29/06/2011

Les exceptions


Peu importe de quoi le jour est fait, de quoi demain te promet-on sera fait, les exceptions dans le jour sont possibles, et si souvent c’est l’alcool qui les produit ce n’est rien, profite de leur réalisation pour y prendre de la place, pour t’y étendre et occuper toutes les directions, parce que ça ne durera pas, parce que le jour fera place à la nuit et que les questions de la veille se poseront encore, parce que rien ne sera réglé tout en dehors et parce qu’à la toute fin on t’aura tiré de là.
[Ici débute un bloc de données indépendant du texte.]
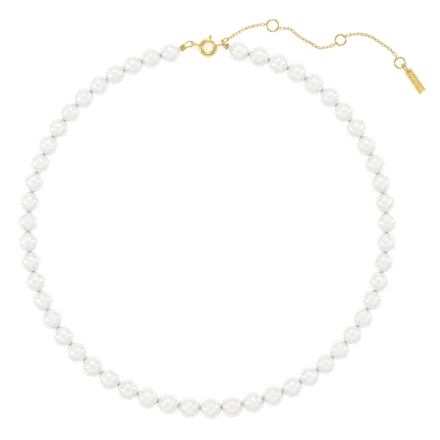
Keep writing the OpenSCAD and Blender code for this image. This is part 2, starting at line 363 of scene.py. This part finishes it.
def make_pearl(name, points, body, replaced, last=False):
    """A pearl where the CAD solid is, very slightly out of round; its centre is returned.

    The last one on each side isn't lengthened, because it meets the wrapped wire.
    """
    lowest, highest = Vector(points.min(0)), Vector(points.max(0))
    centre = (lowest + highest) / 2
    outwards = centre - loop_centre
    outwards.z = 0
    outwards.normalize()
    along = Vector((-outwards.y, outwards.x, 0))
    width = highest.z - lowest.z
    reach = (points - np.array(centre)) @ np.array(along)
    length = reach.max() - reach.min() + (0 if last else PEARL_GROWTH)
    up = Vector((0, 0, 1))
    bm = bmesh.new()
    around = 56
    rows = []
    for s, r in pearl_outline(length, width):
        row = []
        for j in range(around):
            a = 2 * math.pi * j / around
            spot = along * s + (outwards * math.cos(a) + up * math.sin(a)) * r
            if r > BORE_R + RIM_R:
                spot *= 1 + UNEVENNESS * (noise.noise(spot / DENT_SIZE + centre / DENT_SHIFT) - 0.5)
            row.append(bm.verts.new(centre + spot))
        rows.append(row)
    ring_faces(bm, rows, closed_along=True)
    add_piece(name, bm, nacre, body, replaced)
    return centre


pearl_centres = {}
front_centre = make_pearl("pearl_front_0", solids("pearl_front")[0], "front", ["pearl_front"])
pearl_centres["front"] = [front_centre]
for side in ("left", "right"):
    previous = front_centre
    for n in range(1, PAIRS + 1):
        node = f"pearls_{side}_{n}"
        pair = sorted(solids(node), key=lambda p: (Vector(p.mean(0)) - previous).length)
        body = body_of_node[node]
        pearl_centres[body] = []
        for k, points in enumerate(pair):
            number = 2 * n - 1 + k
            centre = make_pearl(f"pearl_{side}_{number}", points, body, [node], number == 2 * PAIRS)
            pearl_centres[body].append(centre)
        previous = pearl_centres[body][-1]


# ---------- swept wires, rounded from the frame's own shape ----------


def make_refined(name, node, material, levels, wire_r, sides, fill, rides=True):
    """The CAD node's own swept wire, rounded by subdivision.

    It is swollen first, by the share fill of what that takes away: all would keep the radius, less leaves it
    clear of its neighbours.
    """
    bm = welded(node)
    bmesh.ops.recalc_face_normals(bm, faces=bm.faces)
    swell = fill * wire_r * (3 / (2 + math.cos(2 * math.pi / sides)) - 1)
    for v, normal in [(v, v.normal.copy()) for v in bm.verts]:
        v.co += normal * swell
    bmesh.ops.join_triangles(
        bm, faces=bm.faces, angle_face_threshold=math.radians(40), angle_shape_threshold=math.radians(60))
    return add_piece(name, bm, material, body_of_node[node] if rides else None, [node], levels)


for side in ("left", "right"):
    name, node = f"wrapped_end_{side}", f"wire_end_{side}"
    make_refined(name, node, gold_wire, 2, END_WIRE_R, END_WIRE_SIDES, fill=0.1)


def make_spring():
    """The clasp's spring where the frame has it, rounded, with the rounding applied to its mesh."""
    spring = make_refined(
        "bolt_spring", "clasp_spring", steel, 1, SPRING_WIRE_R, SPRING_WIRE_SIDES,
        fill=0.9, rides=False)
    evaluated = spring.evaluated_get(bpy.context.evaluated_depsgraph_get())
    spring.data = bpy.data.meshes.new_from_object(evaluated)
    spring.modifiers.clear()
    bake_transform(spring)


make_spring()


# ---------- links ----------


def axes_of(points):
    """Centre and long, wide and thin axes of a flat oval solid, with its three sizes."""
    _, _, rows = np.linalg.svd(points - points.mean(0), full_matrices=False)
    axes = [Vector(r).normalized() for r in rows]
    spans = [(points @ np.array(a)) for a in axes]
    centre = sum((a * ((s.max() + s.min()) / 2) for a, s in zip(axes, spans)), Vector())
    sizes = [s.max() - s.min() for s in spans]
    return centre, axes, sizes


def oval_path(length, width, steps=12):
    """Centre line of an oval link lying along X."""
    r = width / 2
    straight = max(length - width, 0) / 2
    path = []
    for end in (1, -1):
        for i in range(steps + 1):
            a = math.pi * i / steps - math.pi / 2
            path.append(Vector((end * (straight + r * math.cos(a)), end * r * math.sin(a), 0)))
    return path


def make_link(name, points, body, replaced, steps=10):
    """An oval wire link with a faint swelling on one side, where its ends are soldered."""
    centre, axes, (length, width, wire) = axes_of(points)
    place = Matrix(axes).transposed()
    path = [centre + place @ p for p in oval_path(length - wire, width - wire, steps)]
    bm = bmesh.new()
    seam = steps

    def section(i, _):
        return SEAM_SWELL if i == seam else 1.0

    tube(bm, path, wire / 2, LINK_SIDES, closed=True, section=section)
    add_piece(name, bm, gold_wire, body, replaced, 1)


for node in sorted(nodes):
    if node.startswith("chain_") and node != "chain_start_link":
        for k, points in enumerate(solids(node)):
            make_link(f"{node}_link_{k + 1}", points, body_of_node[node], [node])
make_link("start_link", solids("chain_start_link")[0], "chain_start", ["chain_start_link"], steps=16)
make_link("tag_jump_link", solids("tag_link")[0], "tag_ring", ["tag_link"], steps=16)


# ---------- thread ----------


def contacts():
    """For each side, the points that the thread passes through, from the front pearl to the wrapped end.

    They are the joints and, between two joints, the middle of each pair.
    """
    route = []
    for side in ("left", "right"):
        arm = []
        for n in range(1, PAIRS + 1):
            joint = joints[f"strand_{side}_{n}_bend"]
            first, second = pearl_centres[f"strand_{side}_{n}"]
            arm.append(Vector(joint["pos_m"]))
            arm.append((first + second) / 2)
        arm.append(Vector(joints[f"{side}_end_swing"]["pos_m"]))
        route.append(arm)
    return route


def make_thread(name, start, at, end):
    """A short length of twisted thread from start to end, with a kink at at, the joint where two bodies meet."""
    bm = bmesh.new()
    steps, sides = 16, 18
    plies, ply_depth = 3, 0.1
    path = []
    for p, q in ((start, at), (at, end)):
        path += [p.lerp(q, i / steps) for i in range(steps)]
    path.append(end)
    turn = (path[1] - path[0]).length / PLY_TURN * 2 * math.pi

    def section(i, angle):
        return 1 - ply_depth + ply_depth * math.cos(plies * (angle - i * turn))

    tube(bm, path, THREAD_R, sides, section=section)
    piece = add_piece(name, bm, silk, None, ["thread"])
    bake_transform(piece)


for side, arm in zip(("left", "right"), contacts()):
    inner = pearl_centres["front"][0]
    inner_body = "front"
    for n in range(1, PAIRS + 1):
        body = f"strand_{side}_{n}"
        at, within = arm[2 * n - 2], arm[2 * n - 1]
        make_thread(f"thread_{side}_{n}", inner, at, within)
        inner, inner_body = within, body
    wire_low, wire_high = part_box(f"wire_end_{side}")
    coil = (wire_low + wire_high) / 2
    at = arm[-1]
    tip = at + (coil - at).normalized() * END_REACH
    make_thread(f"thread_{side}_end", inner, at, tip)


# ---------- parts that stay as the frame has them, with the finish of the real ones ----------


def finish_node(node, material):
    """Gives a node of the frame its material and smooth shading."""
    mesh = nodes[node].data
    mesh.materials.clear()
    mesh.materials.append(material)
    mesh.shade_smooth()


def soften_edges(node, width):
    """Rounds the sharp edges of a node a little, as tumbling does."""
    weld = nodes[node].modifiers.new("weld", "WELD")
    weld.merge_threshold = WELD
    bevel = nodes[node].modifiers.new("soft_edges", "BEVEL")
    bevel.width = width
    bevel.segments = 2
    bevel.limit_method = "ANGLE"
    bevel.angle_limit = math.radians(25)
    bevel.harden_normals = True


for node in ("clasp_ring", "clasp_bolt"):
    finish_node(node, gold_clasp)
for node in ("hook_link", "extender_ring_1", "extender_ring_2", "extender_ring_3"):
    finish_node(node, gold_wire)
finish_node("tag", gold_tag)
soften_edges("tag", 0.04 * MM)


# ---------- floor, light and camera ----------

# width that the camera sees at the height of the pearls' middles
VIEW_WIDTH = 0.1297
PEARL_MIDDLE = 3 * MM
LENS = 200.0
SENSOR = 36.0
# how far the camera stands from straight over the middle
EYE_SHIFT_X = -0.61 * MM
EYE_SHIFT_Y = -0.37 * MM
# the floor stays this much under the necklace
FLOOR_GAP = 0.02 * MM
FLOOR_REACH = 1.5
LAMP_DISTANCE = 0.6


def add_floor():
    """White paper, also lit from below as on a light table, so that it comes out white."""
    bm = bmesh.new()
    bmesh.ops.create_grid(bm, x_segments=1, y_segments=1, size=FLOOR_REACH)
    mesh = bpy.data.meshes.new("floor")
    bm.to_mesh(mesh)
    bm.free()
    floor = bpy.data.objects.new("floor", mesh)
    floor.location = (middle.x, middle.y, low.z - FLOOR_GAP)
    bpy.context.scene.collection.objects.link(floor)
    material, tree, shader, place = new_material("paper")
    shade = add_ramp(tree, add_noise(tree, place, 40), [(0, (0.44, 0.44, 0.44)), (1, (0.46, 0.46, 0.46))])
    tree.links.new(shade, shader.inputs["Base Color"])
    shader.inputs["Roughness"].default_value = 0.9
    shader.inputs["Specular IOR Level"].default_value = 0.1
    shader.inputs["Emission Color"].default_value = (1, 1, 1, 1)
    shader.inputs["Emission Strength"].default_value = 0.66
    mesh.materials.append(material)


def add_softbox(name, turn, tilt, size, strength):
    """A softbox aimed at the object.

    turn is clockwise from +Y and tilt is down from straight up, in degrees; size is in metres, and strength
    is the lamp's power for each square metre.
    """
    a, t = math.radians(turn), math.radians(tilt)
    way = Vector((math.sin(a) * math.sin(t), math.cos(a) * math.sin(t), math.cos(t)))
    light = bpy.data.lights.new(name, "AREA")
    light.shape = "RECTANGLE"
    light.size, light.size_y = size
    light.energy = strength * size[0] * size[1]
    lamp = bpy.data.objects.new(name, light)
    lamp.location = middle + way * LAMP_DISTANCE
    lamp.rotation_mode = "QUATERNION"
    lamp.rotation_quaternion = way.to_track_quat("Z", "Y")
    bpy.context.scene.collection.objects.link(lamp)


def add_world():
    """A light tent: bright above, greyer towards the table, with a dark opening straight overhead."""
    world = bpy.data.worlds.new("studio")
    bpy.context.scene.world = world
    world.use_nodes = True
    tree = world.node_tree
    way = tree.nodes.new("ShaderNodeTexCoord").outputs["Generated"]
    split = tree.nodes.new("ShaderNodeSeparateXYZ")
    tree.links.new(way, split.inputs["Vector"])
    tent = add_ramp(tree, split.outputs["Z"], [
        (0.00, (0.16, 0.16, 0.155)),
        (0.30, (0.26, 0.26, 0.255)),
        (0.60, (1.00, 0.995, 0.98)),
        (0.92, (1.00, 0.995, 0.98)),
        (0.955, (0.05, 0.05, 0.05)),
    ])
    tree.links.new(tent, tree.nodes["Background"].inputs["Color"])
    tree.nodes["Background"].inputs["Strength"].default_value = 1.06


def add_camera():
    """A long lens that looks straight down, from nearly over the middle of the necklace."""
    camera = bpy.data.cameras.new("camera")
    camera.lens = LENS
    camera.sensor_width = SENSOR
    camera.clip_start, camera.clip_end = 0.05, 10
    eye = bpy.data.objects.new("camera", camera)
    height = PEARL_MIDDLE + VIEW_WIDTH * LENS / SENSOR
    eye.location = (middle.x + EYE_SHIFT_X, middle.y + EYE_SHIFT_Y, height)
    bpy.context.scene.collection.objects.link(eye)
    bpy.context.scene.camera = eye


add_floor()
add_world()
add_softbox("top_back", 0, 44, (0.14, 0.12), 18)
add_softbox("right", 76, 70, (0.14, 0.18), 16)
add_softbox("left", -97, 63, (0.14, 0.20), 16)
add_softbox("back", -6, 80, (0.12, 0.09), 7)
add_softbox("front", 176, 66, (0.60, 0.34), 0.8)
add_camera()
bpy.context.scene.view_settings.view_transform = "Standard"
Mais les exceptions roderont à nouveau et se produiront souvent très tard, aux faveurs de la nuit, quand tout le monde est couché et quand plus personne ne peut te dire : non, ça n’est pas comme ça. Et peut-être qu’un jour ça le sera et personne ne le saura à part toi et ton sourire idiot au visage brillera dans le noir pour toi seul et tu n’auras aucune raison de te sentir bête parce que personne d’autre que toi à cette heure ne sera allé aussi loin ou n’aura osé autant. Et tant pis si le lendemain tout est aplati et commun à tous les hommes.

13/05/2011

Le même monde

Je ne crois pas qu'on vive dans le même monde, non. Qu'est-ce qu'il y aurait de semblable à mes journées, dans les vôtres, à mon sommeil, dans le vôtre, qu'est-ce qui pourrait rapprocher les moments que je passe les yeux fermés et les mots qui s'y déroulent des moments que vous passez les yeux fermés et les mots qui s'y déroulent, si ces mots ne sont pas les mêmes, et si ce sont les mêmes si les yeux qui s'y ferment ne sont pas exactement identiques ? Il y aurait le monde, seul, identique, et nous, différents, à sa surface mais ce ne serait pas une description juste, personne ne s'y retrouverait, il faut bien qu'on s'entende et en ce cas il nous faut dire que le monde, c'est ce que nous en vivons et alors il ne peut plus s'agir du même. Toi et moi au même endroit, au même moment, dans la même intention de voir, de dire, de vivre, nous sommes plus différents encore que si tu te trouvais à l'autre bout de la planète, endormi, et moi debout face à mille personnes me regardant ensemble. Il y aurait même plus de chances que nous soyons identiques, que notre monde soit non pas le même mais se ressemble, si tu n'es ni moi, ni là, ni proche en rien de ce que je fais, de ce que je crois, des mots que j'entends.
Et puis il y a les moments où l'on se parle et jamais l'illusion n'est plus réelle, jamais nous ne faisons tant d'effort pour appartenir au même moment et l'intention est si forte, la tentation si grande d'être identique, dans le moment identique, de la même espèce finalement réduite, simple et rassurante, que plutôt que de se trouver au même endroit, en un lieu commun, que nous savions exister mais qui nous avait manqué, on se retrouve là, nulle part, muets, abstraits, quand bien même nous parlerions.
Et puis il y a les moments où l'on s'aime, les moments où l'on voudrait s'aimer, et de cette grande faiblesse il n'y a rien d'autre à espérer, rien de plus grand non plus, de plus précieux, que d'apercevoir cet autre monde, ces autres yeux fermés, ces autres mots que l'on n'a jamais prononcés.

14/04/2011

La mauvaise humeur

La veille, le matin même, l'humeur est égale, tranquille, à l'arrêt comme reposée. Silencieuse. En fait attentive. Fragile. Il ne faudrait pas grand chose, et d'ailleurs ce n'est rien, rien au courrier, rien dans les poches, rien dans la tête, pour que tout se mette à pencher. Alors tout est clair, oui, évidemment, tout conspire, encore, et ce n'est rien d'autre qu'une journée pourrie, quel meilleur conseil donnerait-on que de se recoucher ? Les ourlets déchirés pris dans le bout de la chaussure, les objets brisés qui ne tombaient pas avant qu'on veuille les rattraper, le mot de trop, mauvais, échappé, à celui ou à celle qui ne faisait que passer. La mauvaise humeur s'est installée. Au terme de la journée, elle est devenue confortable et nous a autorisé au mutisme, renfrogné, volontaire, convaincu, et nous a poussé au front des rides rabattues comme les plis de la couette. Elle nous accompagnera jusqu'au sommeil, aux portes duquel on se convaincra longtemps qu'il est impossible de dormir, qu'il n'y a rien à faire, trop d'idées, et d'empêchements, et de contrariétés, et nous nous serons endormis.

J'ouvre les yeux. Il pourrait arriver n'importe quoi mais ce ne sera pas forcément aujourd'hui.